**Given entries:**
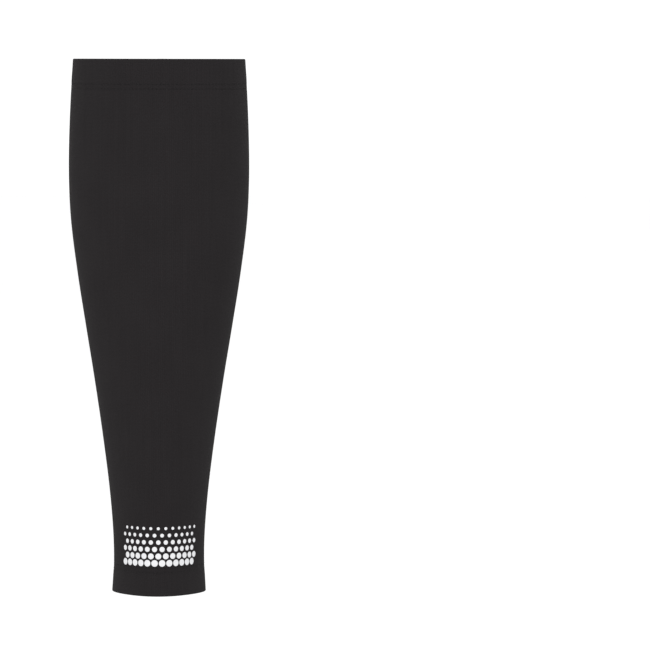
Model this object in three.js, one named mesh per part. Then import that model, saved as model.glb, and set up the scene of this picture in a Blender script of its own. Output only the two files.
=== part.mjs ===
// A calf compression sleeve: a knitted tube, open at both ends, in the form that it has on the leg.
// Millimetres. +Z runs up the leg, the shin faces -Y and the calf muscle +Y.
// The origin is on the axis of the leg, level with the widest part of the calf.

import * as THREE from 'three';

// Driving dimensions of the worn sleeve
const sleeveLength = 346;
const calfWidth = 117;
const shinDepth = 52;
const calfDepth = 68;

// Driving dimensions of the cloth and its hems
const fabricThickness = 1;
const topHemHeight = 17.5;
const ankleHemHeight = 17.5;
const layerClearance = 0.3;

// The level of the widest calf, a share of the length above the ankle edge
const widestLevel = 0.78;

// Fineness of the surfaces
const sidesAround = 48;
const bandsAlongBody = 27;
const bandsAlongHem = 2;
const foldSteps = 4;

const blackKnit = { color: '#2b292a', roughness: 0.92, metalness: 0 };
const turnedKnit = { color: '#2e2c2d', roughness: 0.95, metalness: 0 };

// The form of the leg. A level is a share of the length above the ankle edge. The width is a share of
// half the calf's width, the front a share of the shin's depth and the back a share of the calf's depth.
// The ridges say how far the flanks beside the shin and beside the calf or its tendon are drawn in,
// as a share of the depth there, and a negative one fills them out.
const legSections = [
  { level: 0.00, width: 0.522, front: 0.730, back: 0.605, shinRidge: 0.26, backRidge: 0.10 },
  { level: 0.05, width: 0.504, front: 0.700, back: 0.575, shinRidge: 0.26, backRidge: 0.12 },
  { level: 0.10, width: 0.507, front: 0.700, back: 0.570, shinRidge: 0.25, backRidge: 0.13 },
  { level: 0.18, width: 0.542, front: 0.730, back: 0.595, shinRidge: 0.23, backRidge: 0.12 },
  { level: 0.28, width: 0.613, front: 0.780, back: 0.655, shinRidge: 0.20, backRidge: 0.09 },
  { level: 0.40, width: 0.716, front: 0.850, back: 0.750, shinRidge: 0.17, backRidge: 0.05 },
  { level: 0.50, width: 0.812, front: 0.900, back: 0.840, shinRidge: 0.14, backRidge: 0.02 },
  { level: 0.60, width: 0.905, front: 0.950, back: 0.925, shinRidge: 0.12, backRidge: 0.00 },
  { level: 0.70, width: 0.978, front: 0.985, back: 0.985, shinRidge: 0.10, backRidge: -0.02 },
  { level: widestLevel, width: 1.000, front: 1.000, back: 1.000, shinRidge: 0.10, backRidge: -0.02 },
  { level: 0.88, width: 0.991, front: 1.010, back: 0.975, shinRidge: 0.10, backRidge: 0.00 },
  { level: 1.00, width: 0.955, front: 1.000, back: 0.905, shinRidge: 0.11, backRidge: 0.02 }
];

const formColumns = ['width', 'front', 'back', 'shinRidge', 'backRidge'];
const legForm = new THREE.CubicInterpolant(
  legSections.map((row) => row.level),
  legSections.flatMap((row) => formColumns.map((column) => row[column])),
  formColumns.length
);

const calfLevel = widestLevel * sleeveLength;

// The fold at each edge is half a turn of cloth with the clearance between its two layers
const foldOuterRadius = fabricThickness + layerClearance / 2;
const foldInnerRadius = layerClearance / 2;

// The point of the leg at a height above the ankle edge and an angle round the leg from +X, moved
// inwards by the inset. The section is an ellipse whose front and back halves have their own depths,
// each drawn in beside its middle, which gives the ridge of the shin.
function legPoint(height, angle, inset) {
  const [width, front, back, shinRidge, backRidge] = legForm.evaluate(height / sleeveLength);
  const across = Math.cos(angle);
  const along = Math.sin(angle);
  const halfWidth = width * calfWidth / 2;
  const depth = along > 0 ? back * calfDepth : front * shinDepth;
  const ridge = along > 0 ? backRidge : shinRidge;
  const x = halfWidth * across;
  const y = depth * along * (1 - ridge * across ** 2);
  const xTurn = -halfWidth * along;
  const yTurn = depth * across * (1 - ridge * across ** 2 + 2 * ridge * along ** 2);
  const outward = new THREE.Vector2(yTurn, -xTurn).normalize();
  return [x - inset * outward.x, y - inset * outward.y, height - calfLevel];
}

// Carries a closed profile once round the leg. The profile's outer side runs upwards.
function carryRoundLeg(profile) {
  const positions = [];
  for (const { height, inset } of profile) {
    for (let side = 0; side < sidesAround; side += 1) {
      const angle = 2 * Math.PI * side / sidesAround;
      positions.push(...legPoint(height, angle, inset));
    }
  }
  const triangles = [];
  for (let ring = 0; ring < profile.length; ring += 1) {
    const start = ring * sidesAround;
    const above = (ring + 1) % profile.length * sidesAround;
    for (let side = 0; side < sidesAround; side += 1) {
      const next = (side + 1) % sidesAround;
      triangles.push(start + side, start + next, above + next);
      triangles.push(start + side, above + next, above + side);
    }
  }
  const geometry = new THREE.BufferGeometry();
  geometry.setAttribute('position', new THREE.Float32BufferAttribute(positions, 3));
  geometry.setIndex(triangles);
  geometry.computeVertexNormals();
  return geometry;
}

// Profile points at one inset, evenly spaced from one height to another
function layerLine(from, to, inset, bands) {
  const points = [];
  for (let band = 0; band <= bands; band += 1) {
    points.push({ height: THREE.MathUtils.lerp(from, to, band / bands), inset });
  }
  return points;
}

// Profile points on the half turn of a fold. Up is 1 at the top edge and -1 at the ankle edge.
function foldArc(centreHeight, up, radius) {
  const points = [];
  for (let step = 0; step <= foldSteps; step += 1) {
    const turn = Math.PI * step / foldSteps;
    const height = centreHeight + up * radius * Math.sin(turn);
    const inset = foldOuterRadius - radius * Math.cos(turn);
    points.push({ height, inset });
  }
  return points;
}

// The outer layer of the tube, from the lip of the ankle fold to the lip of the top fold
function makeSleeveBody() {
  const ankleFold = foldOuterRadius;
  const topFold = sleeveLength - foldOuterRadius;
  const profile = [
    ...foldArc(ankleFold, -1, foldOuterRadius).reverse(),
    ...layerLine(ankleFold, topFold, 0, bandsAlongBody).slice(1, -1),
    ...foldArc(topFold, 1, foldOuterRadius),
    ...foldArc(topFold, 1, foldInnerRadius).reverse(),
    ...layerLine(topFold, ankleFold, fabricThickness, bandsAlongBody).slice(1, -1),
    ...foldArc(ankleFold, -1, foldInnerRadius)
  ];
  return new THREE.Mesh(carryRoundLeg(profile), new THREE.MeshStandardMaterial(blackKnit));
}

// The end of the tube turned back inside, a band between two heights against the outer layer
function makeHemBand(low, high) {
  const outerInset = fabricThickness + layerClearance;
  const innerInset = outerInset + fabricThickness;
  const profile = [
    ...layerLine(low, high, outerInset, bandsAlongHem),
    ...layerLine(high, low, innerInset, bandsAlongHem)
  ];
  return new THREE.Mesh(carryRoundLeg(profile), new THREE.MeshStandardMaterial(turnedKnit));
}

const foldLip = foldOuterRadius + layerClearance;

const sleeveBody = makeSleeveBody();
sleeveBody.name = 'sleeve_body';

const topHem = makeHemBand(sleeveLength - topHemHeight, sleeveLength - foldLip);
topHem.name = 'top_hem';

const ankleHem = makeHemBand(foldLip, ankleHemHeight);
ankleHem.name = 'ankle_hem';

const calfSleeve = new THREE.Group();
calfSleeve.name = 'calf_sleeve';
calfSleeve.add(sleeveBody, topHem, ankleHem);

export default calfSleeve;
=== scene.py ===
"""A calf compression sleeve in its worn form: a lesson in modelling thin cloth in Blender with numpy."""

# %% [markdown]
# # A calf compression sleeve
# The sleeve is a tapered tube of fine black knit that is pulled up over the calf for running. It has no parts
# that move, so everything that makes it look real is cloth: the form that the leg gives it, the edges that
# are turned in and stitched, the closed seam at the back, and a small reflective print above the ankle.
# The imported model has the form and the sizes. This script loads it, measures it, and dresses it.

import bmesh
import bpy
import numpy as np
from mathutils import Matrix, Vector


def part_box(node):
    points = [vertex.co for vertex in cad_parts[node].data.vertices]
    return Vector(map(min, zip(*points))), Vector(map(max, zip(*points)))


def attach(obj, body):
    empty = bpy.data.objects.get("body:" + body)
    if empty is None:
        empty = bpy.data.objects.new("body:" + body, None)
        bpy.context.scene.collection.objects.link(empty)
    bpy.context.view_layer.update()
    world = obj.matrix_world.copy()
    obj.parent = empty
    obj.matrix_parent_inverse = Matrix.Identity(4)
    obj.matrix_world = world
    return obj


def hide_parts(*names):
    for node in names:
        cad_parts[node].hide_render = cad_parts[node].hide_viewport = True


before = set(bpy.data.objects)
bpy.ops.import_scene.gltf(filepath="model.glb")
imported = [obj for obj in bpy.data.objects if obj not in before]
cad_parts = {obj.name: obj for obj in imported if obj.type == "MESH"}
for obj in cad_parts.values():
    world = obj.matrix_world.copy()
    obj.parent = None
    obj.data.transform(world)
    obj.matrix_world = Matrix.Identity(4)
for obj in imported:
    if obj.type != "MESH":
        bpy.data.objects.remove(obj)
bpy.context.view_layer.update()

MM = 0.001
body_low, body_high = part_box("sleeve_body")
ANKLE_Z = body_low.z
LENGTH = body_high.z - body_low.z
print(f"packed sleeve: {LENGTH / MM:.1f} mm long, {(body_high.x - body_low.x) / MM:.1f} mm wide")

# %% [markdown]
# ## The form of the leg
# A stretched tube takes the form of what is in it, so the sleeve's form is the leg's. A short table of
# sections gives it, in shares of the sleeve's own sizes. It could be drawn as a handful of curves and lofted,
# but a table with a smooth curve through each column is easy to read, and any point of the leg can then be
# asked for, which the stitches and the print need later.

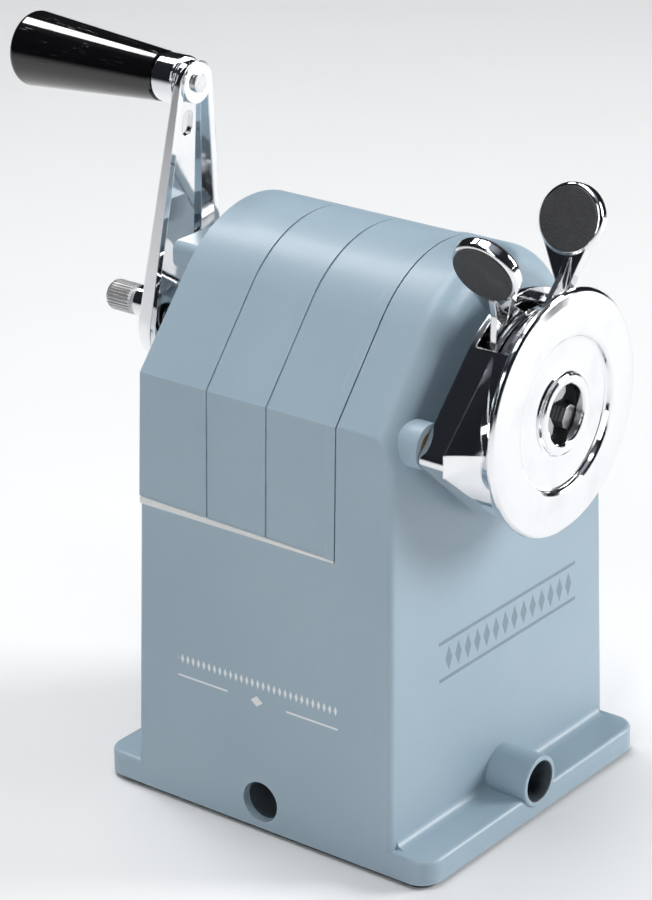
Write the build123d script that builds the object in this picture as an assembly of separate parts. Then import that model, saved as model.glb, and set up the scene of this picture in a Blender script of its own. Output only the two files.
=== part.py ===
from build123d import *

import math
import os

os.makedirs("parts", exist_ok=True)

# Desk-top pencil sharpener, in millimetres.
# +Z is up, the origin lies on the desk under the middle of the tower.
# The pencil goes in along +Y, so the nose faces -Y and the crank is at +Y.

# ---------------------------------------------------------------- tower
AXIS_Z = 94.0                # height of the pencil, cutter and crank axis
HALF_W_FOOT = 40.0           # half width of the tower at the flange
HALF_W_FOLD = 37.5           # half width where the sides fold inwards
HALF_D_FOOT = 34.0           # half depth of the tower at the flange
HALF_D_FOLD = 32.3           # half depth at the height of the fold
PAD_T = 1.0                  # rubber pad under the base
FLANGE_TOP = 6.5             # top of the foot flange
FLANGE_D = 9.5               # how far the flange stands out, front and rear
FLANGE_R = 5.0               # plan radius of the flange's corners
SLIT_Z = 67.0                # top of the low side walls, under the hood
FOLD_Z = 96.2                # where the vertical sides meet the shoulders
ARCH_R = 28.7                # radius of the arch
ARCH_TOP = 125.2             # crest of the arch
WALL = 3.0                   # wall of the casting
FRONT_IN = -29.0             # inner face of the front wall
REAR_IN = 29.0               # inner face of the rear wall
SEAM_Y = -19.0               # front edge of the hood
ARCH_FILLET = 5.0            # rounding between arch and front face
EDGE_FILLET = 1.8            # rounding of the upright edges
FOOT_FILLET = 2.0            # hollow rounding between wall and flange

# ---------------------------------------------------------------- hood
HOOD_T = 2.2                 # wall of the hood
HOOD_GAP = 0.35              # gap round the hood
HOOD_STEP = 0.35             # how far the hood's panel lies below its border
HOOD_BORDER = 2.2            # width of the raised border at the seam
GROOVES_Y = (-1.0, 14.5)     # the two fine grooves across the hood
GROOVE_W = 0.5
GROOVE_D = 0.4
STRIP_FRONT_T = 0.5          # seat strip, thickness at its front end
STRIP_REAR_T = 1.5           # seat strip, thickness at its rear end

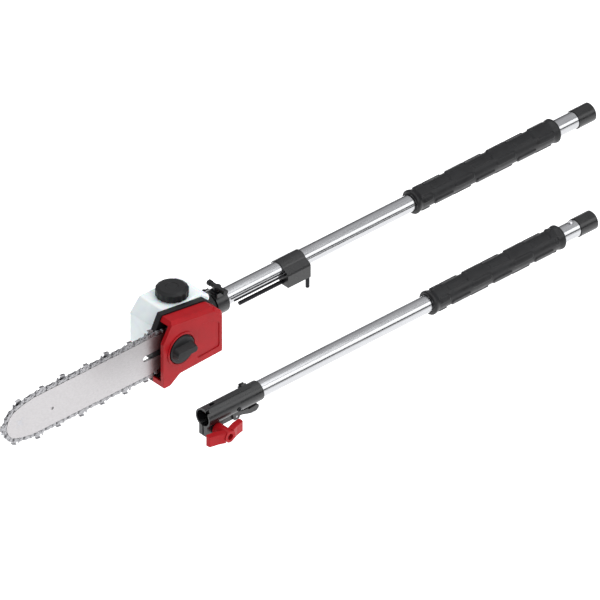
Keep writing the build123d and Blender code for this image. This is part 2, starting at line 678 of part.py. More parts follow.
# --- oil tank and feed -----------------------------------------------------------------------------------------
TANK_Y = (-21.5, 32.0)
TANK_WALL = 2.0
NECK_R = 17.0
NECK_BORE_R = 14.5
NECK_TOP_Z = 51.0
FEED_Y = 6.0
FEED_Z = -12.0
FEED_R = 2.2
GROMMET_R = 4.0
TANK_OUTLINE = [
    (-785.0, -30.0),
    (-785.0, 24.0),
    (-768.0, TANK_TOP_Z),
    (-704.0, TANK_TOP_Z),
    (-690.0, 34.0),
    (-690.0, 25.4),
    (-750.6, 25.4),
    (-750.6, -30.0),
]


def tank_profile(inset):
    """The tank's side view, pulled in by inset."""
    with BuildSketch(near_side(0)) as profile:
        with BuildLine():
            Polyline(*TANK_OUTLINE, close=True)
        make_face()
        inner_corner = profile.vertices().sort_by_distance((TANK_OUTLINE[6][0], TANK_OUTLINE[6][1], 0))[0]
        fillet(profile.vertices() - [inner_corner], 4.0)
        if inset:
            offset(amount=-inset, mode=Mode.REPLACE)
    return profile.sketch


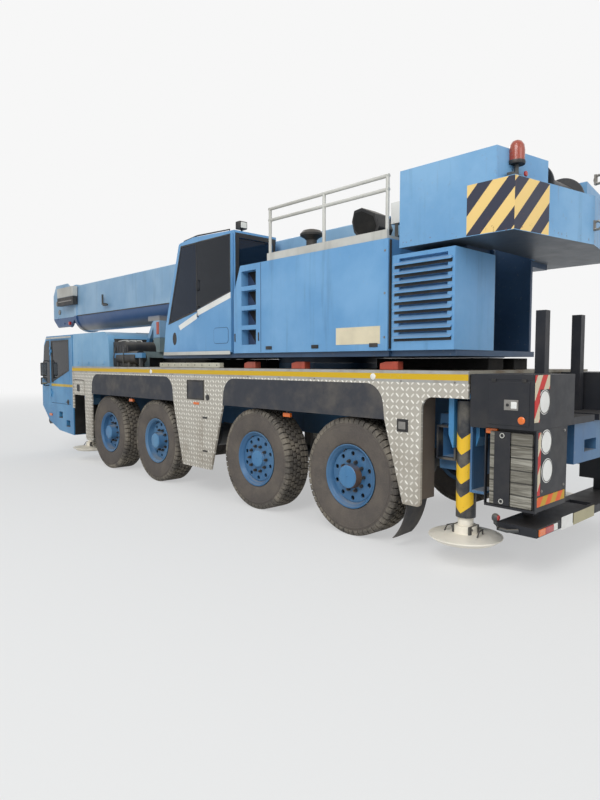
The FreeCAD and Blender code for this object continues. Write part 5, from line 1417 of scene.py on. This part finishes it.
@dataclass
class DriverCab(Fitter):
    """Yellow band, black window frames, mirrors, wipers, handles, lamps and roof trim."""

    trim: float = 1.2535
    lean: float = 0.1716

    def band(self) -> None:
        """Add the band, the handles, the glass and its rubbers on the doors and front corners."""
        corner = [(4.388, 1.480), (4.822, 1.480), (4.690, 2.286), (4.560, 2.410), (4.388, 2.410)]
        self.both("corner_pane", prism(corner, 1.2485, self.trim), DARK_GLASS)
        opening = [(3.405, 1.785), (4.195, 1.565), (4.264, 2.366), (3.405, 2.366)]
        post = [(4.200, 1.500), (4.318, 1.500), (4.318, 2.402), (4.262, 2.402)]
        self.both("cab_band", slab((3.188, 1.2505, 1.425), (3.328, self.trim, 1.478)), YELLOW)
        handle = [button((3.446, 1.249, 1.110), 0.056, 0.006),
                  tube([(3.410, 1.252, 1.110), (3.416, 1.276, 1.110), (3.476, 1.276, 1.110),
                        (3.482, 1.252, 1.110)], 0.008, 8)]
        pieces = (("door_pane", prism(opening, 1.238, 1.246), DARK_GLASS, 0.0),
                  ("door_post", prism(post, 1.2488, 1.2525), BLACK, 0.0),
                  ("door_rubber", rim(opening, 0.036, 1.245, self.trim), BLACK, 0.0),
                  ("door_band", slab((3.346, 1.2490, 1.425), (4.312, self.trim, 1.478)), YELLOW, 0.0),
                  ("door_handle", joined(handle), BLACK, 0.002))
        for side, sign in SIDES:
            for name, mesh, finish, bevel in pieces:
                here = mesh if sign > 0 else mirrored(mesh)
                self.add(f"{name}_{side}", here, finish, bevel, body=f"driver_door_{side}")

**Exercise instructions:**
Reproduce, without alteration, solely the lines beginning at the line that includes "const calfSleeve = new THREE.Group();" and ending at the line that includes "points = [vertex.co", both lines included.

**Correct result:**
const calfSleeve = new THREE.Group();
calfSleeve.name = 'calf_sleeve';
calfSleeve.add(sleeveBody, topHem, ankleHem);

export default calfSleeve;
=== scene.py ===
"""A calf compression sleeve in its worn form: a lesson in modelling thin cloth in Blender with numpy."""

# %% [markdown]
# # A calf compression sleeve
# The sleeve is a tapered tube of fine black knit that is pulled up over the calf for running. It has no parts
# that move, so everything that makes it look real is cloth: the form that the leg gives it, the edges that
# are turned in and stitched, the closed seam at the back, and a small reflective print above the ankle.
# The imported model has the form and the sizes. This script loads it, measures it, and dresses it.

import bmesh
import bpy
import numpy as np
from mathutils import Matrix, Vector


def part_box(node):
    points = [vertex.co for vertex in cad_parts[node].data.vertices]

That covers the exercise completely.